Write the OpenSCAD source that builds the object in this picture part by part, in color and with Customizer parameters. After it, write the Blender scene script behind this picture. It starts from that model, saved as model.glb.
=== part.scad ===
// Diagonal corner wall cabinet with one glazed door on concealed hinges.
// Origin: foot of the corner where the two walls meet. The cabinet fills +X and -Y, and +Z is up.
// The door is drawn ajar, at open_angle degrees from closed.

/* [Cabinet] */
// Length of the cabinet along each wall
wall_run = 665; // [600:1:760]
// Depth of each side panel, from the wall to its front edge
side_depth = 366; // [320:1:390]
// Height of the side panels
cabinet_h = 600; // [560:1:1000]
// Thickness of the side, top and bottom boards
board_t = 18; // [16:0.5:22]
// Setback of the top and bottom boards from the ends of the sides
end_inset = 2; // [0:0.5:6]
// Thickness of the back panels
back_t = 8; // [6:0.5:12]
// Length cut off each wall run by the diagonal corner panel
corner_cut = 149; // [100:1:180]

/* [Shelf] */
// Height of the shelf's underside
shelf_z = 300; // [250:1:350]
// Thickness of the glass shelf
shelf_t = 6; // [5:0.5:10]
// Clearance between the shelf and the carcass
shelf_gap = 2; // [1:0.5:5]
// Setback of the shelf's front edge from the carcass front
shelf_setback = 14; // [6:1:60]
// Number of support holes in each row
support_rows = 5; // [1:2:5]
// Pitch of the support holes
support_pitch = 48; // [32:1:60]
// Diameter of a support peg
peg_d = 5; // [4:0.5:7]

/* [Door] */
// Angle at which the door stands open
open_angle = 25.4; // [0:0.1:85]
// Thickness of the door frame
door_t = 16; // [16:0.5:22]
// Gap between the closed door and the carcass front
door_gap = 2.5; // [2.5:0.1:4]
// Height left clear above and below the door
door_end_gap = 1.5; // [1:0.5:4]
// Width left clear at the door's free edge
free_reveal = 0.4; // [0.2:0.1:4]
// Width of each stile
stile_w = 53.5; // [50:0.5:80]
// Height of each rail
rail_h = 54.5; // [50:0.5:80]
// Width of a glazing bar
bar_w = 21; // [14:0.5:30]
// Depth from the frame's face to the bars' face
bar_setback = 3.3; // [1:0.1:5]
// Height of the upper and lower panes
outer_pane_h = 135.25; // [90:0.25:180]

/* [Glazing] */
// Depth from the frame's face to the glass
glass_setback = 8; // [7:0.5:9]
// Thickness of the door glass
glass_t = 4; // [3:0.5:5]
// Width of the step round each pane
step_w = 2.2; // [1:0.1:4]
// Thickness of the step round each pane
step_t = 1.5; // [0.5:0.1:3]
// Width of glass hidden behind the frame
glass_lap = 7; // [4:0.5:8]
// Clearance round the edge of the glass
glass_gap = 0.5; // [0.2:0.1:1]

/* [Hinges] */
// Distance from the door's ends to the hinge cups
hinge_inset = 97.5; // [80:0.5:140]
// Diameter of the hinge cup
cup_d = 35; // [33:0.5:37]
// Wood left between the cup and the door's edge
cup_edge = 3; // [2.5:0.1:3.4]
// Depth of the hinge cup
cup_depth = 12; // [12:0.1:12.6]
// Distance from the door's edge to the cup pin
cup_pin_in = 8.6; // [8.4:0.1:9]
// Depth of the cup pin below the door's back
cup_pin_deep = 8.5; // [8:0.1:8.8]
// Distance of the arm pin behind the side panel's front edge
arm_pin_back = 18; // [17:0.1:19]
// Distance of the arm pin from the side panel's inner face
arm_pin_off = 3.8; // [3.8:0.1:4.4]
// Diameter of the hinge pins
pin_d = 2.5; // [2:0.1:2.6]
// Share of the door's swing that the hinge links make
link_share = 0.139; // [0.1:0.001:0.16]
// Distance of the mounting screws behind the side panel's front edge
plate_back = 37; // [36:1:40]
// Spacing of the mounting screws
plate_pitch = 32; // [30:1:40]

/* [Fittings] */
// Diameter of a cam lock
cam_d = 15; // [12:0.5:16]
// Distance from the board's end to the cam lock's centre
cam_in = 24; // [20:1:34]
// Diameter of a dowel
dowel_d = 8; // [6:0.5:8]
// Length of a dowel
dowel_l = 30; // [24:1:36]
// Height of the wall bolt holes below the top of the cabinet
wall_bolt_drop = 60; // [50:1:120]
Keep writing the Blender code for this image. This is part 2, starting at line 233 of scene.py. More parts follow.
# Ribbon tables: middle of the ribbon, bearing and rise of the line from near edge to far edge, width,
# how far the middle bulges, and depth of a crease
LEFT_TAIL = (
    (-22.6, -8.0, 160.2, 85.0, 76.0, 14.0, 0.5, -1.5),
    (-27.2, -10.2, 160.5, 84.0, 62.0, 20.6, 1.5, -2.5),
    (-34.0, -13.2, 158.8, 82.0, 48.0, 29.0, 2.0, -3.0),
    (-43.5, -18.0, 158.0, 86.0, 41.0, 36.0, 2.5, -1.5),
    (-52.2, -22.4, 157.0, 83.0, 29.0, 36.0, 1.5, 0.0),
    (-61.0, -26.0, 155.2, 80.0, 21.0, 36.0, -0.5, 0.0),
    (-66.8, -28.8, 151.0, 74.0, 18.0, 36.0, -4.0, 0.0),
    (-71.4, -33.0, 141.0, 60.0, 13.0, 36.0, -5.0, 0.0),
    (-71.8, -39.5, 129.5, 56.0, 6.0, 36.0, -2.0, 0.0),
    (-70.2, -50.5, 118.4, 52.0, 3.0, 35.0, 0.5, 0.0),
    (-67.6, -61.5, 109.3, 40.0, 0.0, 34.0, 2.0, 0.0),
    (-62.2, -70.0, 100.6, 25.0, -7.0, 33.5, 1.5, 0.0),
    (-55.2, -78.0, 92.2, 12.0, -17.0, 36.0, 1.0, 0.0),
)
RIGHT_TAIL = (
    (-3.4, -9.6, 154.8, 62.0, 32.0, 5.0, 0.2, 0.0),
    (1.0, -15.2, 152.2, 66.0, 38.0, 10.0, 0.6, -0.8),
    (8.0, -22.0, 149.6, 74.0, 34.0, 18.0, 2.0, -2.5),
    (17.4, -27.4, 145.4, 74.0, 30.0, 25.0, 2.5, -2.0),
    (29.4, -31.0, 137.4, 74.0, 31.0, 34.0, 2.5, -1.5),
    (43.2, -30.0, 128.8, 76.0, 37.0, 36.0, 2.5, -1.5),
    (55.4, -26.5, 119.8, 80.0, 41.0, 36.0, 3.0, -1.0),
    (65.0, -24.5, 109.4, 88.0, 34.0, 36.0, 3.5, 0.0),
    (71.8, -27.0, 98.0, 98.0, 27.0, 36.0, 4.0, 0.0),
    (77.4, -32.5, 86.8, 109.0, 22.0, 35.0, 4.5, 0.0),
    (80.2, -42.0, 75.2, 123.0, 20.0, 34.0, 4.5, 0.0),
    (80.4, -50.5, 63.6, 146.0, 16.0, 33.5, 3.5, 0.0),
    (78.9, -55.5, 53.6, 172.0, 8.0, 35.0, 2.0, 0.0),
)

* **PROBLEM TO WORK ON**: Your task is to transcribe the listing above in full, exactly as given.

* **IN RESPONSE**:
Write the OpenSCAD source that builds the object in this picture part by part, in color and with Customizer parameters. After it, write the Blender scene script behind this picture. It starts from that model, saved as model.glb.
=== part.scad ===
// Diagonal corner wall cabinet with one glazed door on concealed hinges.
// Origin: foot of the corner where the two walls meet. The cabinet fills +X and -Y, and +Z is up.
// The door is drawn ajar, at open_angle degrees from closed.

/* [Cabinet] */
// Length of the cabinet along each wall
wall_run = 665; // [600:1:760]
// Depth of each side panel, from the wall to its front edge
side_depth = 366; // [320:1:390]
// Height of the side panels
cabinet_h = 600; // [560:1:1000]
// Thickness of the side, top and bottom boards
board_t = 18; // [16:0.5:22]
// Setback of the top and bottom boards from the ends of the sides
end_inset = 2; // [0:0.5:6]
// Thickness of the back panels
back_t = 8; // [6:0.5:12]
// Length cut off each wall run by the diagonal corner panel
corner_cut = 149; // [100:1:180]

/* [Shelf] */
// Height of the shelf's underside
shelf_z = 300; // [250:1:350]
// Thickness of the glass shelf
shelf_t = 6; // [5:0.5:10]
// Clearance between the shelf and the carcass
shelf_gap = 2; // [1:0.5:5]
// Setback of the shelf's front edge from the carcass front
shelf_setback = 14; // [6:1:60]
// Number of support holes in each row
support_rows = 5; // [1:2:5]
// Pitch of the support holes
support_pitch = 48; // [32:1:60]
// Diameter of a support peg
peg_d = 5; // [4:0.5:7]

/* [Door] */
// Angle at which the door stands open
open_angle = 25.4; // [0:0.1:85]
// Thickness of the door frame
door_t = 16; // [16:0.5:22]
// Gap between the closed door and the carcass front
door_gap = 2.5; // [2.5:0.1:4]
// Height left clear above and below the door
door_end_gap = 1.5; // [1:0.5:4]
// Width left clear at the door's free edge
free_reveal = 0.4; // [0.2:0.1:4]
// Width of each stile
stile_w = 53.5; // [50:0.5:80]
// Height of each rail
rail_h = 54.5; // [50:0.5:80]
// Width of a glazing bar
bar_w = 21; // [14:0.5:30]
// Depth from the frame's face to the bars' face
bar_setback = 3.3; // [1:0.1:5]
// Height of the upper and lower panes
outer_pane_h = 135.25; // [90:0.25:180]

/* [Glazing] */
// Depth from the frame's face to the glass
glass_setback = 8; // [7:0.5:9]
// Thickness of the door glass
glass_t = 4; // [3:0.5:5]
// Width of the step round each pane
step_w = 2.2; // [1:0.1:4]
// Thickness of the step round each pane
step_t = 1.5; // [0.5:0.1:3]
// Width of glass hidden behind the frame
glass_lap = 7; // [4:0.5:8]
// Clearance round the edge of the glass
glass_gap = 0.5; // [0.2:0.1:1]

/* [Hinges] */
// Distance from the door's ends to the hinge cups
hinge_inset = 97.5; // [80:0.5:140]
// Diameter of the hinge cup
cup_d = 35; // [33:0.5:37]
// Wood left between the cup and the door's edge
cup_edge = 3; // [2.5:0.1:3.4]
// Depth of the hinge cup
cup_depth = 12; // [12:0.1:12.6]
// Distance from the door's edge to the cup pin
cup_pin_in = 8.6; // [8.4:0.1:9]
// Depth of the cup pin below the door's back
cup_pin_deep = 8.5; // [8:0.1:8.8]
// Distance of the arm pin behind the side panel's front edge
arm_pin_back = 18; // [17:0.1:19]
// Distance of the arm pin from the side panel's inner face
arm_pin_off = 3.8; // [3.8:0.1:4.4]
// Diameter of the hinge pins
pin_d = 2.5; // [2:0.1:2.6]
// Share of the door's swing that the hinge links make
link_share = 0.139; // [0.1:0.001:0.16]
// Distance of the mounting screws behind the side panel's front edge
plate_back = 37; // [36:1:40]
// Spacing of the mounting screws
plate_pitch = 32; // [30:1:40]

/* [Fittings] */
// Diameter of a cam lock
cam_d = 15; // [12:0.5:16]
// Distance from the board's end to the cam lock's centre
cam_in = 24; // [20:1:34]
// Diameter of a dowel
dowel_d = 8; // [6:0.5:8]
// Length of a dowel
dowel_l = 30; // [24:1:36]
// Height of the wall bolt holes below the top of the cabinet
wall_bolt_drop = 60; // [50:1:120]
Keep writing the Blender code for this image. This is part 2, starting at line 233 of scene.py. More parts follow.
# Ribbon tables: middle of the ribbon, bearing and rise of the line from near edge to far edge, width,
# how far the middle bulges, and depth of a crease
LEFT_TAIL = (
    (-22.6, -8.0, 160.2, 85.0, 76.0, 14.0, 0.5, -1.5),
    (-27.2, -10.2, 160.5, 84.0, 62.0, 20.6, 1.5, -2.5),
    (-34.0, -13.2, 158.8, 82.0, 48.0, 29.0, 2.0, -3.0),
    (-43.5, -18.0, 158.0, 86.0, 41.0, 36.0, 2.5, -1.5),
    (-52.2, -22.4, 157.0, 83.0, 29.0, 36.0, 1.5, 0.0),
    (-61.0, -26.0, 155.2, 80.0, 21.0, 36.0, -0.5, 0.0),
    (-66.8, -28.8, 151.0, 74.0, 18.0, 36.0, -4.0, 0.0),
    (-71.4, -33.0, 141.0, 60.0, 13.0, 36.0, -5.0, 0.0),
    (-71.8, -39.5, 129.5, 56.0, 6.0, 36.0, -2.0, 0.0),
    (-70.2, -50.5, 118.4, 52.0, 3.0, 35.0, 0.5, 0.0),
    (-67.6, -61.5, 109.3, 40.0, 0.0, 34.0, 2.0, 0.0),
    (-62.2, -70.0, 100.6, 25.0, -7.0, 33.5, 1.5, 0.0),
    (-55.2, -78.0, 92.2, 12.0, -17.0, 36.0, 1.0, 0.0),
)
RIGHT_TAIL = (
    (-3.4, -9.6, 154.8, 62.0, 32.0, 5.0, 0.2, 0.0),
    (1.0, -15.2, 152.2, 66.0, 38.0, 10.0, 0.6, -0.8),
    (8.0, -22.0, 149.6, 74.0, 34.0, 18.0, 2.0, -2.5),
    (17.4, -27.4, 145.4, 74.0, 30.0, 25.0, 2.5, -2.0),
    (29.4, -31.0, 137.4, 74.0, 31.0, 34.0, 2.5, -1.5),
    (43.2, -30.0, 128.8, 76.0, 37.0, 36.0, 2.5, -1.5),
    (55.4, -26.5, 119.8, 80.0, 41.0, 36.0, 3.0, -1.0),
    (65.0, -24.5, 109.4, 88.0, 34.0, 36.0, 3.5, 0.0),
    (71.8, -27.0, 98.0, 98.0, 27.0, 36.0, 4.0, 0.0),
    (77.4, -32.5, 86.8, 109.0, 22.0, 35.0, 4.5, 0.0),
    (80.2, -42.0, 75.2, 123.0, 20.0, 34.0, 4.5, 0.0),
    (80.4, -50.5, 63.6, 146.0, 16.0, 33.5, 3.5, 0.0),
    (78.9, -55.5, 53.6, 172.0, 8.0, 35.0, 2.0, 0.0),
)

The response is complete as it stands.